→ Stored data

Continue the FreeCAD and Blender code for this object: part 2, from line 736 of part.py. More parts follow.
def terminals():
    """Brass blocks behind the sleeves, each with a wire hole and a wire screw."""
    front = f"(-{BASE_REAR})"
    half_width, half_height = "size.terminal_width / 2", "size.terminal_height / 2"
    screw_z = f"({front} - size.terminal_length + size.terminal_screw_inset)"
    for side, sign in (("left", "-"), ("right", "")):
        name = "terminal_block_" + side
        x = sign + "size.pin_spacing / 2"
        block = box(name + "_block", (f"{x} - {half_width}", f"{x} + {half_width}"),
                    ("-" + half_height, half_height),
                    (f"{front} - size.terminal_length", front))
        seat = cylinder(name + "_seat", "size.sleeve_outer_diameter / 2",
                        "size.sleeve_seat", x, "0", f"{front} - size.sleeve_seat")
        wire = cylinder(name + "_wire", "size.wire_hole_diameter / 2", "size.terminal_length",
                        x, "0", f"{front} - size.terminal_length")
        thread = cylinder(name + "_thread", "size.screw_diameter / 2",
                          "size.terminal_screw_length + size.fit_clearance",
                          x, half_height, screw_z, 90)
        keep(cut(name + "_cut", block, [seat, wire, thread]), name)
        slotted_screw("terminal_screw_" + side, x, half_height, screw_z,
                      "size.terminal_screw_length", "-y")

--

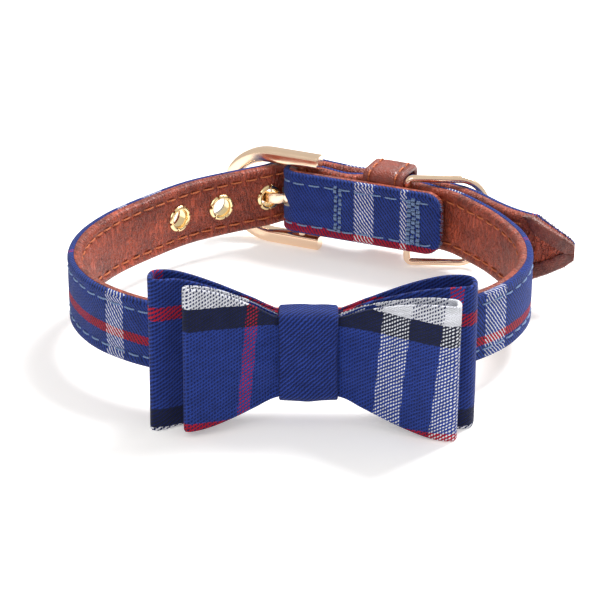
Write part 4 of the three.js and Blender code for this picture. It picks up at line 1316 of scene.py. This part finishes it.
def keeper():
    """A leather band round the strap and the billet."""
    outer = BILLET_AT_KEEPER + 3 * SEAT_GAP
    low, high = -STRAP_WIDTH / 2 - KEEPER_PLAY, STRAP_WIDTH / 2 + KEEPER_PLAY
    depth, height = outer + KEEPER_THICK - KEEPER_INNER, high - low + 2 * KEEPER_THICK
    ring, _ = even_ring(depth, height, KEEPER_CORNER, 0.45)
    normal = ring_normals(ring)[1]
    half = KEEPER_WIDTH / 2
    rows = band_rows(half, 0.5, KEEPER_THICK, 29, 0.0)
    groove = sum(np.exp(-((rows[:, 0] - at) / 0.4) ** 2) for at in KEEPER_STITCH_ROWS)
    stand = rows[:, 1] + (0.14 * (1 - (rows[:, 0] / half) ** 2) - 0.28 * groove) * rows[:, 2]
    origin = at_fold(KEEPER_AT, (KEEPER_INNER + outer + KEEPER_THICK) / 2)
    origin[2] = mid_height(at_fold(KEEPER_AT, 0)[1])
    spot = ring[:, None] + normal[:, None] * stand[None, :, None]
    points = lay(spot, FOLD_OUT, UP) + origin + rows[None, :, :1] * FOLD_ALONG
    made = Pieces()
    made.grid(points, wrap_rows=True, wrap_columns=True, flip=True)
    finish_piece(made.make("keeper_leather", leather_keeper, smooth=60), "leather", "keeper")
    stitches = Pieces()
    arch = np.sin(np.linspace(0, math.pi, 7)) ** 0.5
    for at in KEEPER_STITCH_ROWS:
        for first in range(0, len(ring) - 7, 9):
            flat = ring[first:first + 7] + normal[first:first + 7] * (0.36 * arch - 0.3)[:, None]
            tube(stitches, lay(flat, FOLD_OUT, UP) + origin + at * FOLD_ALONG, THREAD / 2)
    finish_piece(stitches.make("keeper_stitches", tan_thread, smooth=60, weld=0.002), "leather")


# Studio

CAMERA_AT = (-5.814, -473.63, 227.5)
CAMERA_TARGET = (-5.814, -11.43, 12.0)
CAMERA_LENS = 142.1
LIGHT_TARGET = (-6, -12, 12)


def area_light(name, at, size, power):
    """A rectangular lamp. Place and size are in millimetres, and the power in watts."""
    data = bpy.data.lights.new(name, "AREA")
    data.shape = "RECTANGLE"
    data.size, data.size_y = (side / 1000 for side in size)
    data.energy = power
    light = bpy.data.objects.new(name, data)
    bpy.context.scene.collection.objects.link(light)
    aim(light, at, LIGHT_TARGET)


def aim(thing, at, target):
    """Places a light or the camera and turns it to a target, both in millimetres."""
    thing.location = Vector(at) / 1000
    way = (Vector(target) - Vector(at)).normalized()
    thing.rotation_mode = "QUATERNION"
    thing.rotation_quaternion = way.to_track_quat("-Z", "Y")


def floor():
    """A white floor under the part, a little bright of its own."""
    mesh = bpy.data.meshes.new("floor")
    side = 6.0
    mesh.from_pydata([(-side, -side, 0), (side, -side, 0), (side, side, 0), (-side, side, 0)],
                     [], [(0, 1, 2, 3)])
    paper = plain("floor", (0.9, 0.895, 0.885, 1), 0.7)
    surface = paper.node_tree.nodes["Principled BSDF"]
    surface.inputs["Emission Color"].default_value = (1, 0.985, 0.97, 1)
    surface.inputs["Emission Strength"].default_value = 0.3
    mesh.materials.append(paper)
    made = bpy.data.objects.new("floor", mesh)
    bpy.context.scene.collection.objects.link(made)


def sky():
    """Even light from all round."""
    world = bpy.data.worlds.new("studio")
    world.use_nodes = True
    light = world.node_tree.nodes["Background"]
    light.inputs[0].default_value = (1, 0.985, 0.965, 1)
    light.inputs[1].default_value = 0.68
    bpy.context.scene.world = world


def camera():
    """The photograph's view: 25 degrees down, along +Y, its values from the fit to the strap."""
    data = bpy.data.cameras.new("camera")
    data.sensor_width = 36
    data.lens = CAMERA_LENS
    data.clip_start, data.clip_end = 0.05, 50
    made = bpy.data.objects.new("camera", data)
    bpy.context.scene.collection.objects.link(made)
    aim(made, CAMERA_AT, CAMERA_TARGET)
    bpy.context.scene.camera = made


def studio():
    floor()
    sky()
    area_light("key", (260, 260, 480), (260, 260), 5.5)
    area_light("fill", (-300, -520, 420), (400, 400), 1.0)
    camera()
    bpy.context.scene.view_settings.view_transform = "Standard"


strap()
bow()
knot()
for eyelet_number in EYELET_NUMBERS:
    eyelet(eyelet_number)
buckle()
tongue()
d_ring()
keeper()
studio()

---

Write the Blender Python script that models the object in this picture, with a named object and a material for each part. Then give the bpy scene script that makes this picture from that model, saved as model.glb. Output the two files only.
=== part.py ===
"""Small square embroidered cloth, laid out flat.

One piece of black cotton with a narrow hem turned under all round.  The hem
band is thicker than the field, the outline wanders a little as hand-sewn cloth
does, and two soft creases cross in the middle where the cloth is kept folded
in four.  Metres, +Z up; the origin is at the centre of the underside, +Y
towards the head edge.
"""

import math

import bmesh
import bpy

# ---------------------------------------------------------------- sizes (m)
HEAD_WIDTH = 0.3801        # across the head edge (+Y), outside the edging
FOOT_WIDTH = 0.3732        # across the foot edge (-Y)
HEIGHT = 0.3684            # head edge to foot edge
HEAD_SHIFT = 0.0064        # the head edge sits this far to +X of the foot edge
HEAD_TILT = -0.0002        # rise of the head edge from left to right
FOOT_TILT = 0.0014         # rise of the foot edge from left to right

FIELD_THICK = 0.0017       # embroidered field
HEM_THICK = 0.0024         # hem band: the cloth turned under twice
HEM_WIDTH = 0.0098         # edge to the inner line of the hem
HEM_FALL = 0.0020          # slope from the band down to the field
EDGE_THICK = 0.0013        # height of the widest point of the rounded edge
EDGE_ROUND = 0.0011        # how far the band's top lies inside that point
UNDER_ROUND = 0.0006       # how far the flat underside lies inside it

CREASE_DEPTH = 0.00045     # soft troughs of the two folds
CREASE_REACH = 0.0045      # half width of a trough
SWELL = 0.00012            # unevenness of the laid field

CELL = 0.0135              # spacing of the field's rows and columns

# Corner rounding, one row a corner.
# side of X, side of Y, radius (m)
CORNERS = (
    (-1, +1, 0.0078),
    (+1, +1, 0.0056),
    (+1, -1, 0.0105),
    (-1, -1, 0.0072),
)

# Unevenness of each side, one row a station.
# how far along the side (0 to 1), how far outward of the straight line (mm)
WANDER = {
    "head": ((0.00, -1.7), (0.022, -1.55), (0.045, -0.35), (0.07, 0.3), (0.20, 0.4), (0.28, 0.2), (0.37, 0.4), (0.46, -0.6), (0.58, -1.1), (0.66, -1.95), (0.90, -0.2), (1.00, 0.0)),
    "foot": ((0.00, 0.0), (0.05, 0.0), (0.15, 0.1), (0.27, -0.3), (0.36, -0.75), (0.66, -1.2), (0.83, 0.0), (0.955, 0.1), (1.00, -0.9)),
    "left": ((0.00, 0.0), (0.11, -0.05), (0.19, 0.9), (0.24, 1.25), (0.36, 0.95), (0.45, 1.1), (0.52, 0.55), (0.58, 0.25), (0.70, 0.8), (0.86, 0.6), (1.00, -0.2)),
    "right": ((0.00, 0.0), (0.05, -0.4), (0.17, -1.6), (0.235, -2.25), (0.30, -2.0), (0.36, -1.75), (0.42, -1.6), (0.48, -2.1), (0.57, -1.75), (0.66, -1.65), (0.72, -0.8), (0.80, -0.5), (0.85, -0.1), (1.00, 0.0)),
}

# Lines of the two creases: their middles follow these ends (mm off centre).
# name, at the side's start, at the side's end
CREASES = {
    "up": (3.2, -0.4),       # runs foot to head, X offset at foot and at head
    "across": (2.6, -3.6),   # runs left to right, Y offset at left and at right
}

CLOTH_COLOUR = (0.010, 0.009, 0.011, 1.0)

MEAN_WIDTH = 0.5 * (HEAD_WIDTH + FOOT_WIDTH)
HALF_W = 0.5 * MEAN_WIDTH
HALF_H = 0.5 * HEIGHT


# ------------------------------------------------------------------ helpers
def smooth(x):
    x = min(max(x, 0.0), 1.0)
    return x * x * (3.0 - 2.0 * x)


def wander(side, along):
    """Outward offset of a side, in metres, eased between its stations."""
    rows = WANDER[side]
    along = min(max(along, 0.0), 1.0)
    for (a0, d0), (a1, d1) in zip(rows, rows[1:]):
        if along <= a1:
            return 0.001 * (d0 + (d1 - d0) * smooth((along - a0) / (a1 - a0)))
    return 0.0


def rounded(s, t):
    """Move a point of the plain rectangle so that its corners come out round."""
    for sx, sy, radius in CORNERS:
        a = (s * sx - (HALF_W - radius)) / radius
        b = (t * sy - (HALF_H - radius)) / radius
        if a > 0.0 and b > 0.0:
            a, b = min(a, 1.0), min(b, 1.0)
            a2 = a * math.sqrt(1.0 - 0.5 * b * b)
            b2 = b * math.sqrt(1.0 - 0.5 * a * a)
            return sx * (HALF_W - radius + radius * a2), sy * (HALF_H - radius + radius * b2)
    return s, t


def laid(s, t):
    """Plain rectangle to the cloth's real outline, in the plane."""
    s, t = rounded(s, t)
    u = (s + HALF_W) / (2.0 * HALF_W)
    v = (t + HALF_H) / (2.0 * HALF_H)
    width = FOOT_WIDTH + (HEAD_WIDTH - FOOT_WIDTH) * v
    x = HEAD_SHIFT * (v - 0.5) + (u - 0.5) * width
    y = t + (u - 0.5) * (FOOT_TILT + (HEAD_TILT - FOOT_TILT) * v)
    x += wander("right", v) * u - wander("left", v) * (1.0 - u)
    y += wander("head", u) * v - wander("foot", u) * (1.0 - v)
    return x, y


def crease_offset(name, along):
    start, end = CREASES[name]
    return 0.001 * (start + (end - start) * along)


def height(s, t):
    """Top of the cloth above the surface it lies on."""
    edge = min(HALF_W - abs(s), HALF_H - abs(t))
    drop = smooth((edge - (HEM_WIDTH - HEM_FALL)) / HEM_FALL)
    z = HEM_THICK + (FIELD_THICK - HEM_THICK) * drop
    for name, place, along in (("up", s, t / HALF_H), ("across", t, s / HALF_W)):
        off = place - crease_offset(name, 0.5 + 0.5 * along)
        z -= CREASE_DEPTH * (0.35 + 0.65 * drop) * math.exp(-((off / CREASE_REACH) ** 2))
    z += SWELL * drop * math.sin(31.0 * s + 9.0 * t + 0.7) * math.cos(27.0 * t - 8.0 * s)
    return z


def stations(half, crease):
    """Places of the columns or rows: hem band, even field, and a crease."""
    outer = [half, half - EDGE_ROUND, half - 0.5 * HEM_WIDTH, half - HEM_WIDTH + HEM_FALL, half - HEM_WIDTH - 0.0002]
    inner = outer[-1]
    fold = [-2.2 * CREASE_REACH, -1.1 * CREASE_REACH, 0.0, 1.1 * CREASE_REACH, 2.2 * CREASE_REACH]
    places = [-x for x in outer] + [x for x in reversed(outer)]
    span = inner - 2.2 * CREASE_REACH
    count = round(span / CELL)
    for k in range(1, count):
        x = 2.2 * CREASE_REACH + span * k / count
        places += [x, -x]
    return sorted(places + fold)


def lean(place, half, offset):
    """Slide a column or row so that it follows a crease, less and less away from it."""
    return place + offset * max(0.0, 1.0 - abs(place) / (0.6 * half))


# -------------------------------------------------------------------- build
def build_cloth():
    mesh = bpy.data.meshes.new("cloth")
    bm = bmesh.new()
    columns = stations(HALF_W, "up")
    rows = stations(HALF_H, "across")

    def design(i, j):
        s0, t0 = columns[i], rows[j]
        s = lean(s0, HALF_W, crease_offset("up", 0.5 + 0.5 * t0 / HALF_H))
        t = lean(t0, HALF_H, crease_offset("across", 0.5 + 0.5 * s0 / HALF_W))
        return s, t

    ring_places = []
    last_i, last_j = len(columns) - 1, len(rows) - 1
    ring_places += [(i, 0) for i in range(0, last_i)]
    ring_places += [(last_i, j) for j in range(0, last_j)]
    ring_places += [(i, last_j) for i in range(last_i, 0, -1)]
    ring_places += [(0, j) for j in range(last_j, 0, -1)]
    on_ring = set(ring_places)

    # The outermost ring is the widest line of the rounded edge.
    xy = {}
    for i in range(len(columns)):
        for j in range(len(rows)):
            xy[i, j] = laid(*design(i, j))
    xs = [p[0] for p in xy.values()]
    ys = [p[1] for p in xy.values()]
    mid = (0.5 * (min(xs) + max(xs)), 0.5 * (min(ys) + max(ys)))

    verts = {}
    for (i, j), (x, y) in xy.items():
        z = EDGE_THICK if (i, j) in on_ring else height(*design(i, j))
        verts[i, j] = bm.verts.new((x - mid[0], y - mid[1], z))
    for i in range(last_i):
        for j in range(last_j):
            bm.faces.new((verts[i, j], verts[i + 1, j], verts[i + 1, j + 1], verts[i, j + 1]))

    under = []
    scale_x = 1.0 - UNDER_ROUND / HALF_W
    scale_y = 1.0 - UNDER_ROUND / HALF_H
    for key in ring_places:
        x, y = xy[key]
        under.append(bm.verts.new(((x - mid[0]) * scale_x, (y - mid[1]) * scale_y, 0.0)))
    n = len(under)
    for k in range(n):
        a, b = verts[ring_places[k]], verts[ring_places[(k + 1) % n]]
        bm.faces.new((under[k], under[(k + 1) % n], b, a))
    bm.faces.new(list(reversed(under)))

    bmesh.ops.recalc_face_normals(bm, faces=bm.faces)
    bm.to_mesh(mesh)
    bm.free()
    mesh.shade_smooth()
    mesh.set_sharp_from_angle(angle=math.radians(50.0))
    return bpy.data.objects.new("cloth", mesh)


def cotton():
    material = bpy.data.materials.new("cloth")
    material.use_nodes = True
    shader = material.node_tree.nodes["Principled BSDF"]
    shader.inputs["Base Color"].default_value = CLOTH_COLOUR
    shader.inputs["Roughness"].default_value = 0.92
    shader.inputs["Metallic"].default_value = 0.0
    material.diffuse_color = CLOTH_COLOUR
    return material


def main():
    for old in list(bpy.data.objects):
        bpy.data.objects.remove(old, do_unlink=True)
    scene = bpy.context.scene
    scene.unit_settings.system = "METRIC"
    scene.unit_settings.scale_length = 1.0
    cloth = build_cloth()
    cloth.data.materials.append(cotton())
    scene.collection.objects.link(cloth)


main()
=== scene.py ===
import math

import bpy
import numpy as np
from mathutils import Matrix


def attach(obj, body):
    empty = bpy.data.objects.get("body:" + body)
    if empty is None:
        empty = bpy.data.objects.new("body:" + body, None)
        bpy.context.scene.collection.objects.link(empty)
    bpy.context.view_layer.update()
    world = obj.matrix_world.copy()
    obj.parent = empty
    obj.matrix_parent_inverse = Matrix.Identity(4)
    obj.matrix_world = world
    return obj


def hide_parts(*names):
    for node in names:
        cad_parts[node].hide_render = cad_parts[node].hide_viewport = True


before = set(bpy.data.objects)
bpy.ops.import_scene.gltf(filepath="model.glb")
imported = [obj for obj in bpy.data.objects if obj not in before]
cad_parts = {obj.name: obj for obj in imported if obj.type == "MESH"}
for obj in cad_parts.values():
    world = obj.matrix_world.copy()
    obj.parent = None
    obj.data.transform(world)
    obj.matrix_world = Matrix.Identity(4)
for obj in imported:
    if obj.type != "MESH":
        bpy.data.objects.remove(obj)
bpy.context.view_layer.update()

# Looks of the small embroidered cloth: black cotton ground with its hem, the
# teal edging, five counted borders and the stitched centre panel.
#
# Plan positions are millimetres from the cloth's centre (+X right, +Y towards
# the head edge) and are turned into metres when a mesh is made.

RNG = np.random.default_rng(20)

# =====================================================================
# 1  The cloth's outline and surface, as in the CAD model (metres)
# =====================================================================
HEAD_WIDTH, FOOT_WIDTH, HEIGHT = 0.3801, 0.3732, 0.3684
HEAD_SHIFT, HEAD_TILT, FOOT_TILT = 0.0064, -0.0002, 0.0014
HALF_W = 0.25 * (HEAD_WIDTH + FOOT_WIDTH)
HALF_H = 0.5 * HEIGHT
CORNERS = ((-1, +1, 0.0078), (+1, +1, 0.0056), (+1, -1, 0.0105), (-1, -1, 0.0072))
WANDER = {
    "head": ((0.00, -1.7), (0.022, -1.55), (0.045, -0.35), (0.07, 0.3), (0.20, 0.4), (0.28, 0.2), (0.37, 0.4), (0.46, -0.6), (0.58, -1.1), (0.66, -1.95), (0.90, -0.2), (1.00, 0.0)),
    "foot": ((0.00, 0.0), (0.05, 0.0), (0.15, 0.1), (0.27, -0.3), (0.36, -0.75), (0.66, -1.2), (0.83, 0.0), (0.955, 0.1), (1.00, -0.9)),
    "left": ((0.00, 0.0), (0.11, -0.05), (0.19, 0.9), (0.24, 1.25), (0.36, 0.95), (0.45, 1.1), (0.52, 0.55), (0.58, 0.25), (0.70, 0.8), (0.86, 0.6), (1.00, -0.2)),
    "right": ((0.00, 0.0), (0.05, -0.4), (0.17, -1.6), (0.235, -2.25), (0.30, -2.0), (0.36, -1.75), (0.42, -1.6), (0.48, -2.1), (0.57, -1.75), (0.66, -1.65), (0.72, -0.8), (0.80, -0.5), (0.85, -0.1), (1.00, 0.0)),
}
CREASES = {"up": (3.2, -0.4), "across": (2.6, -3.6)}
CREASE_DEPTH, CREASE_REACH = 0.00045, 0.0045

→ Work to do
Exactly reproduce the lines that run from the line bearing "Write part 4" through the line bearing "LIGHT_TARGET = (-6, -12, 12)", with both end lines included.

→ Exercise result
Write part 4 of the three.js and Blender code for this picture. It picks up at line 1316 of scene.py. This part finishes it.
def keeper():
    """A leather band round the strap and the billet."""
    outer = BILLET_AT_KEEPER + 3 * SEAT_GAP
    low, high = -STRAP_WIDTH / 2 - KEEPER_PLAY, STRAP_WIDTH / 2 + KEEPER_PLAY
    depth, height = outer + KEEPER_THICK - KEEPER_INNER, high - low + 2 * KEEPER_THICK
    ring, _ = even_ring(depth, height, KEEPER_CORNER, 0.45)
    normal = ring_normals(ring)[1]
    half = KEEPER_WIDTH / 2
    rows = band_rows(half, 0.5, KEEPER_THICK, 29, 0.0)
    groove = sum(np.exp(-((rows[:, 0] - at) / 0.4) ** 2) for at in KEEPER_STITCH_ROWS)
    stand = rows[:, 1] + (0.14 * (1 - (rows[:, 0] / half) ** 2) - 0.28 * groove) * rows[:, 2]
    origin = at_fold(KEEPER_AT, (KEEPER_INNER + outer + KEEPER_THICK) / 2)
    origin[2] = mid_height(at_fold(KEEPER_AT, 0)[1])
    spot = ring[:, None] + normal[:, None] * stand[None, :, None]
    points = lay(spot, FOLD_OUT, UP) + origin + rows[None, :, :1] * FOLD_ALONG
    made = Pieces()
    made.grid(points, wrap_rows=True, wrap_columns=True, flip=True)
    finish_piece(made.make("keeper_leather", leather_keeper, smooth=60), "leather", "keeper")
    stitches = Pieces()
    arch = np.sin(np.linspace(0, math.pi, 7)) ** 0.5
    for at in KEEPER_STITCH_ROWS:
        for first in range(0, len(ring) - 7, 9):
            flat = ring[first:first + 7] + normal[first:first + 7] * (0.36 * arch - 0.3)[:, None]
            tube(stitches, lay(flat, FOLD_OUT, UP) + origin + at * FOLD_ALONG, THREAD / 2)
    finish_piece(stitches.make("keeper_stitches", tan_thread, smooth=60, weld=0.002), "leather")


# Studio

CAMERA_AT = (-5.814, -473.63, 227.5)
CAMERA_TARGET = (-5.814, -11.43, 12.0)
CAMERA_LENS = 142.1
LIGHT_TARGET = (-6, -12, 12)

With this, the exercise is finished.